**Directions:**
Repeat all of the material exactly as given.
____________________
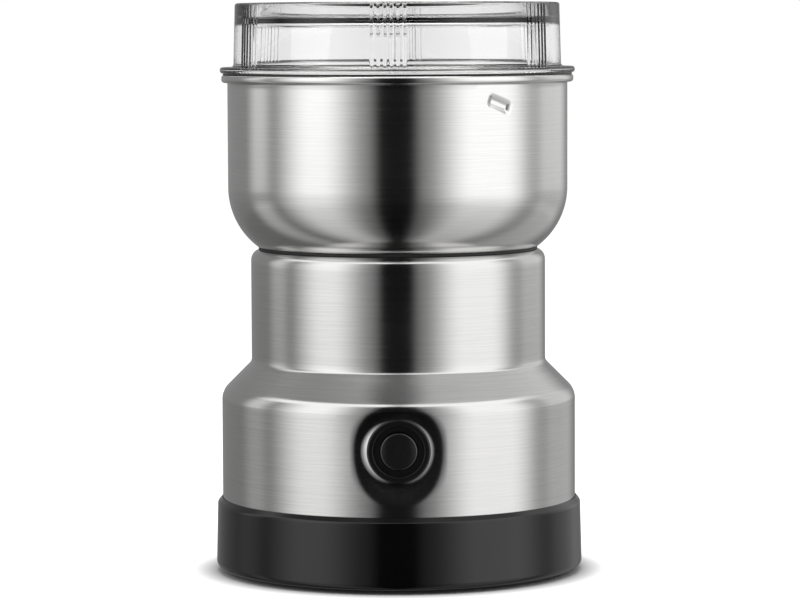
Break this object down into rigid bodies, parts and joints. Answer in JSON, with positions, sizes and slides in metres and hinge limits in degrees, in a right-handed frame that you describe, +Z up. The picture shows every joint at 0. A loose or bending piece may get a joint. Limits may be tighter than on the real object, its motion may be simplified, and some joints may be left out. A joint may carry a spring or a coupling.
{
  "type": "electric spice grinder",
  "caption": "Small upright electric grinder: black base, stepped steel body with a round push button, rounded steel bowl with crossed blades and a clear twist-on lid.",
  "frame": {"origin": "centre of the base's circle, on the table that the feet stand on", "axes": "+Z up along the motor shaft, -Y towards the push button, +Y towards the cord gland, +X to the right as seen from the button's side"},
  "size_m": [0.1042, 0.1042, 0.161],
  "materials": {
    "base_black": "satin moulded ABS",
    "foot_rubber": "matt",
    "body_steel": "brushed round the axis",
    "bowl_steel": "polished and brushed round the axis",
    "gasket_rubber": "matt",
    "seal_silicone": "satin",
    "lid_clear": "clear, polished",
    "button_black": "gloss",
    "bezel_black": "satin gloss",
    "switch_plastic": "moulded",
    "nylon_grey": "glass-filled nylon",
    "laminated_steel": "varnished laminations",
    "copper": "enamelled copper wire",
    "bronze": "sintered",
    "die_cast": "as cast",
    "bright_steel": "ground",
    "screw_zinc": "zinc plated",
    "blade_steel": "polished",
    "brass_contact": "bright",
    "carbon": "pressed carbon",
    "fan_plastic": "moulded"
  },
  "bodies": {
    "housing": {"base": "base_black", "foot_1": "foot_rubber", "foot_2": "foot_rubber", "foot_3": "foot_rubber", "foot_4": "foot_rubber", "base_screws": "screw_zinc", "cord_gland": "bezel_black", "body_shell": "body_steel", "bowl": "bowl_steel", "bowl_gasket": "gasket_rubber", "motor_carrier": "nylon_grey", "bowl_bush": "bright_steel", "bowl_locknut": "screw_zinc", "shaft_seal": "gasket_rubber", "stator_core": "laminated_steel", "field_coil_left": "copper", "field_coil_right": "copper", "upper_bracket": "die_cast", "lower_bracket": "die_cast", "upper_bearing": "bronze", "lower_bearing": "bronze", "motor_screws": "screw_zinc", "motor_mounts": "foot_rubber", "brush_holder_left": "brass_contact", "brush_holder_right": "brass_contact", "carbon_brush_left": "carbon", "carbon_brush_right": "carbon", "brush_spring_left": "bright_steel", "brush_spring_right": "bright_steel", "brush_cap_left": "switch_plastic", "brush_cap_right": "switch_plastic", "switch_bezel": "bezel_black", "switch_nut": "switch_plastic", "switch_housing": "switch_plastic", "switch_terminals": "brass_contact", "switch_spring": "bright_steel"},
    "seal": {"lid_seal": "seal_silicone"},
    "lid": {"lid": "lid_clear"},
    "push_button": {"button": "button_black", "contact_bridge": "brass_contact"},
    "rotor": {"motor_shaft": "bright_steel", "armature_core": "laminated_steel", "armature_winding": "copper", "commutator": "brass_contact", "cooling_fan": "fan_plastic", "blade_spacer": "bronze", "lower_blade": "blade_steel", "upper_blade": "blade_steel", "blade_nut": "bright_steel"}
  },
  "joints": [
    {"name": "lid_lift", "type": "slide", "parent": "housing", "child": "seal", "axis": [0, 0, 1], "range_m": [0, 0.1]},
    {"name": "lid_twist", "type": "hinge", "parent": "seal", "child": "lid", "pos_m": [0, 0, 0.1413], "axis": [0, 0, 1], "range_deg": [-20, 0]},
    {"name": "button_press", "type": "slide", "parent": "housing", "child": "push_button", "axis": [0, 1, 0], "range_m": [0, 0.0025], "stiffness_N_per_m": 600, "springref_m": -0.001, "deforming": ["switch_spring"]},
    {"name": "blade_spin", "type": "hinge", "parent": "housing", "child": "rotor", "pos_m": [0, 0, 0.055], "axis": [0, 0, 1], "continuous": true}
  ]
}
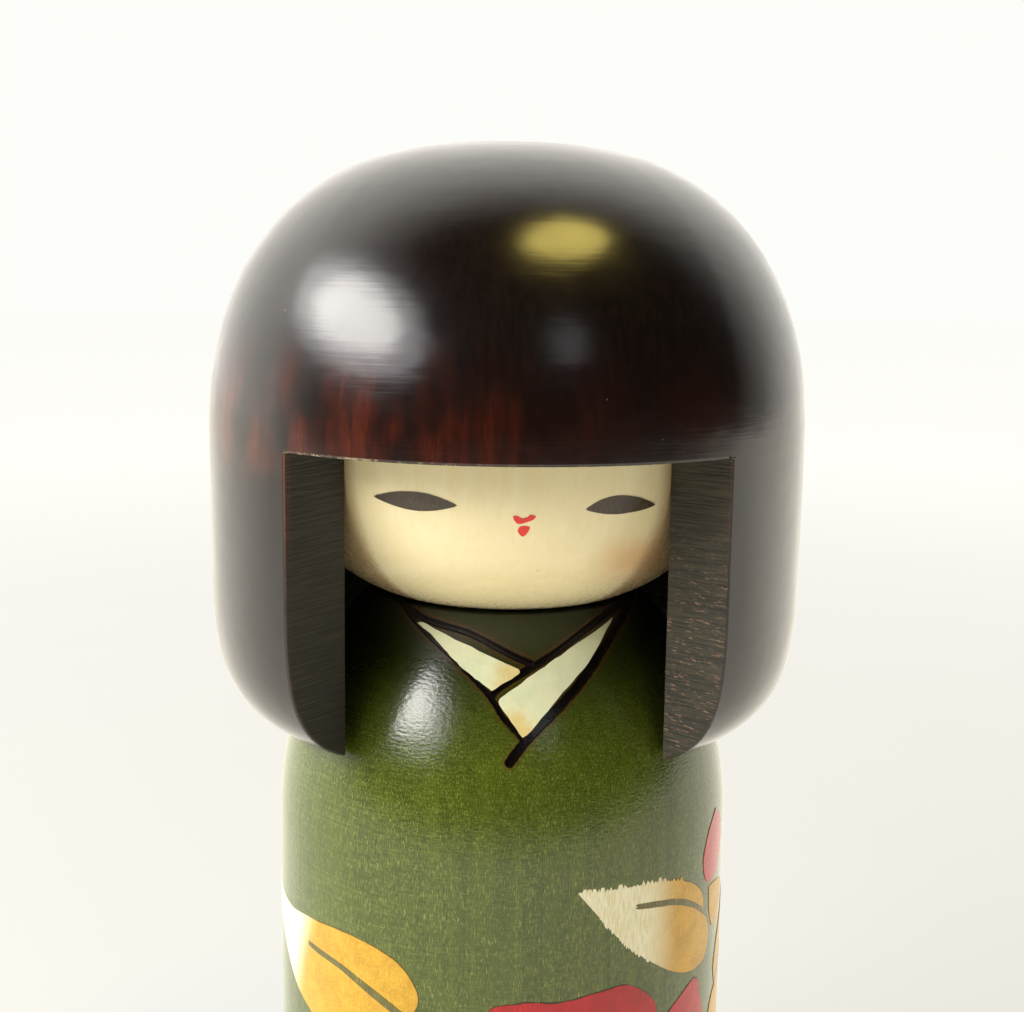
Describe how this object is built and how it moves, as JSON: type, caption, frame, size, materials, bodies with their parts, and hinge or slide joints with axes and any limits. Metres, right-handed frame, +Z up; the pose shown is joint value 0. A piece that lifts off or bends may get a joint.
____________________
**Task result:**
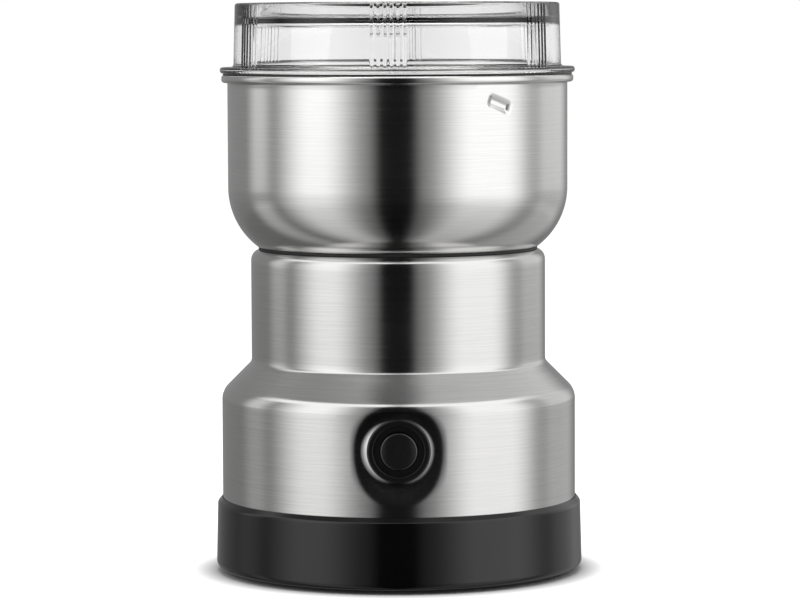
Break this object down into rigid bodies, parts and joints. Answer in JSON, with positions, sizes and slides in metres and hinge limits in degrees, in a right-handed frame that you describe, +Z up. The picture shows every joint at 0. A loose or bending piece may get a joint. Limits may be tighter than on the real object, its motion may be simplified, and some joints may be left out. A joint may carry a spring or a coupling.
{
  "type": "electric spice grinder",
  "caption": "Small upright electric grinder: black base, stepped steel body with a round push button, rounded steel bowl with crossed blades and a clear twist-on lid.",
  "frame": {"origin": "centre of the base's circle, on the table that the feet stand on", "axes": "+Z up along the motor shaft, -Y towards the push button, +Y towards the cord gland, +X to the right as seen from the button's side"},
  "size_m": [0.1042, 0.1042, 0.161],
  "materials": {
    "base_black": "satin moulded ABS",
    "foot_rubber": "matt",
    "body_steel": "brushed round the axis",
    "bowl_steel": "polished and brushed round the axis",
    "gasket_rubber": "matt",
    "seal_silicone": "satin",
    "lid_clear": "clear, polished",
    "button_black": "gloss",
    "bezel_black": "satin gloss",
    "switch_plastic": "moulded",
    "nylon_grey": "glass-filled nylon",
    "laminated_steel": "varnished laminations",
    "copper": "enamelled copper wire",
    "bronze": "sintered",
    "die_cast": "as cast",
    "bright_steel": "ground",
    "screw_zinc": "zinc plated",
    "blade_steel": "polished",
    "brass_contact": "bright",
    "carbon": "pressed carbon",
    "fan_plastic": "moulded"
  },
  "bodies": {
    "housing": {"base": "base_black", "foot_1": "foot_rubber", "foot_2": "foot_rubber", "foot_3": "foot_rubber", "foot_4": "foot_rubber", "base_screws": "screw_zinc", "cord_gland": "bezel_black", "body_shell": "body_steel", "bowl": "bowl_steel", "bowl_gasket": "gasket_rubber", "motor_carrier": "nylon_grey", "bowl_bush": "bright_steel", "bowl_locknut": "screw_zinc", "shaft_seal": "gasket_rubber", "stator_core": "laminated_steel", "field_coil_left": "copper", "field_coil_right": "copper", "upper_bracket": "die_cast", "lower_bracket": "die_cast", "upper_bearing": "bronze", "lower_bearing": "bronze", "motor_screws": "screw_zinc", "motor_mounts": "foot_rubber", "brush_holder_left": "brass_contact", "brush_holder_right": "brass_contact", "carbon_brush_left": "carbon", "carbon_brush_right": "carbon", "brush_spring_left": "bright_steel", "brush_spring_right": "bright_steel", "brush_cap_left": "switch_plastic", "brush_cap_right": "switch_plastic", "switch_bezel": "bezel_black", "switch_nut": "switch_plastic", "switch_housing": "switch_plastic", "switch_terminals": "brass_contact", "switch_spring": "bright_steel"},
    "seal": {"lid_seal": "seal_silicone"},
    "lid": {"lid": "lid_clear"},
    "push_button": {"button": "button_black", "contact_bridge": "brass_contact"},
    "rotor": {"motor_shaft": "bright_steel", "armature_core": "laminated_steel", "armature_winding": "copper", "commutator": "brass_contact", "cooling_fan": "fan_plastic", "blade_spacer": "bronze", "lower_blade": "blade_steel", "upper_blade": "blade_steel", "blade_nut": "bright_steel"}
  },
  "joints": [
    {"name": "lid_lift", "type": "slide", "parent": "housing", "child": "seal", "axis": [0, 0, 1], "range_m": [0, 0.1]},
    {"name": "lid_twist", "type": "hinge", "parent": "seal", "child": "lid", "pos_m": [0, 0, 0.1413], "axis": [0, 0, 1], "range_deg": [-20, 0]},
    {"name": "button_press", "type": "slide", "parent": "housing", "child": "push_button", "axis": [0, 1, 0], "range_m": [0, 0.0025], "stiffness_N_per_m": 600, "springref_m": -0.001, "deforming": ["switch_spring"]},
    {"name": "blade_spin", "type": "hinge", "parent": "housing", "child": "rotor", "pos_m": [0, 0, 0.055], "axis": [0, 0, 1], "continuous": true}
  ]
}
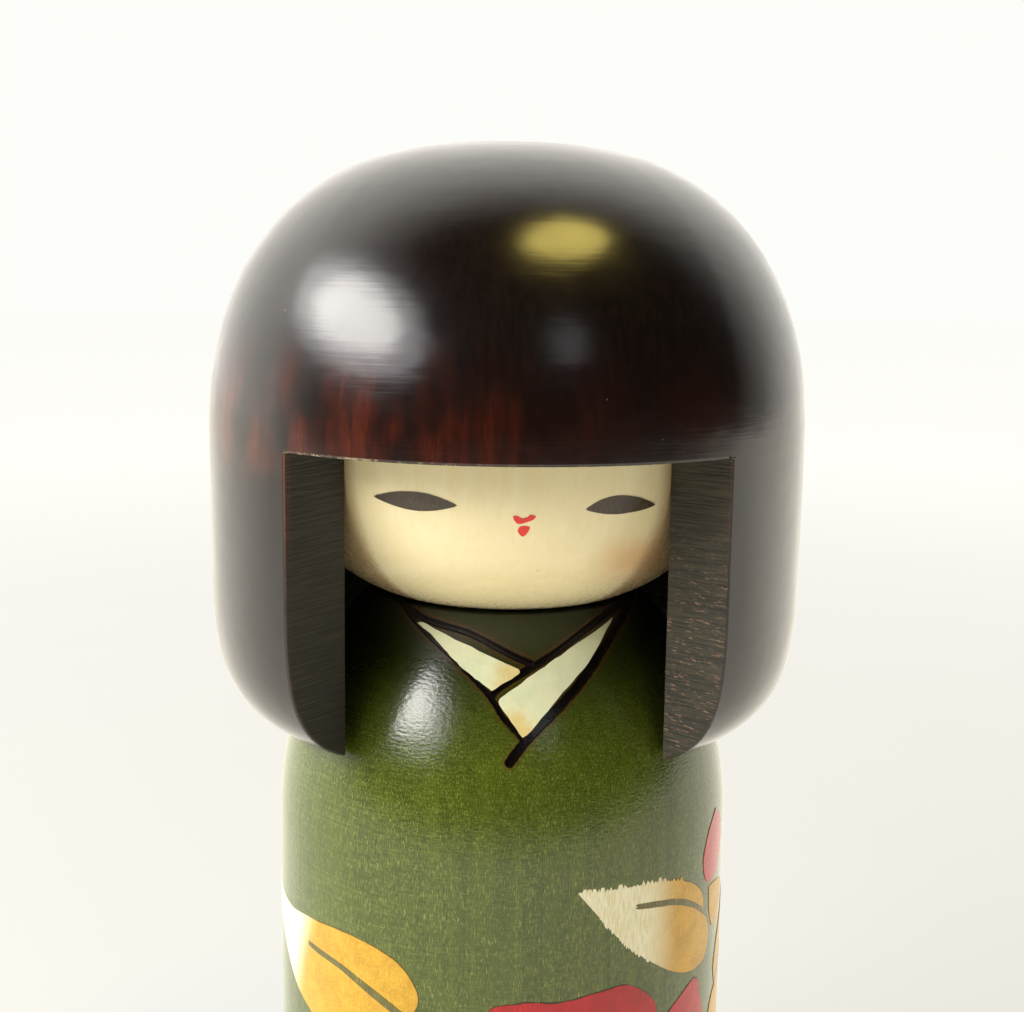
Describe how this object is built and how it moves, as JSON: type, caption, frame, size, materials, bodies with their parts, and hinge or slide joints with axes and any limits. Metres, right-handed frame, +Z up; the pose shown is joint value 0. A piece that lifts off or bends may get a joint.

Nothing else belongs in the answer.